In effect, the market and the commons are engaged in an epic struggle to define whose version of social reality will prevail. Like Big Tobacco, junk-food sellers act as if they can create their own impregnable social reality, and that scientific facts and widely held values can be ignored.

It reminds me of the White House official who scoffed about the “reality-based community” to journalist Ron Suskind in a now-famous New York Times Magazine article in October 2004. The people of the reality-based community, said this official, “believe that solutions emerge from [the] judicious study of discernible reality.” By contrast, he said of the Bush-led U.S. Government, “We’re an empire now, and when we act, we create our own reality. And while you’re studying that reality — judiciously, as you will — we’ll act again, creating other new realities, which you can study too, and that’s how things will sort out. We’re history’s actors . . . and you, all of you, will be left to just study what we do.”

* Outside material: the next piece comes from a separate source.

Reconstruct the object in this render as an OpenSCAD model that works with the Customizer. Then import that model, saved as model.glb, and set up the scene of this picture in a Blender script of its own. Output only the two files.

It is the conceit of most large multinationals, including those peddling junk food, that they are “history’s actors” and that the consuming public is as malleable and inert as putty. Government policy can be “fixed,” public opinion can be manipulated. A “new history” of industry concern for healthy lifestyles can be retroactively contrived.

What we are seeing in the junk-food wars is the forceful assertion of the commons in the face of pernicious market values. The most powerful and credible moral actors are not soda and candy makers. They are parents, public health experts and citizen groups. This saga will take years more to play out, but it’s already clear whose values are dominant and who are really “history’s actors.”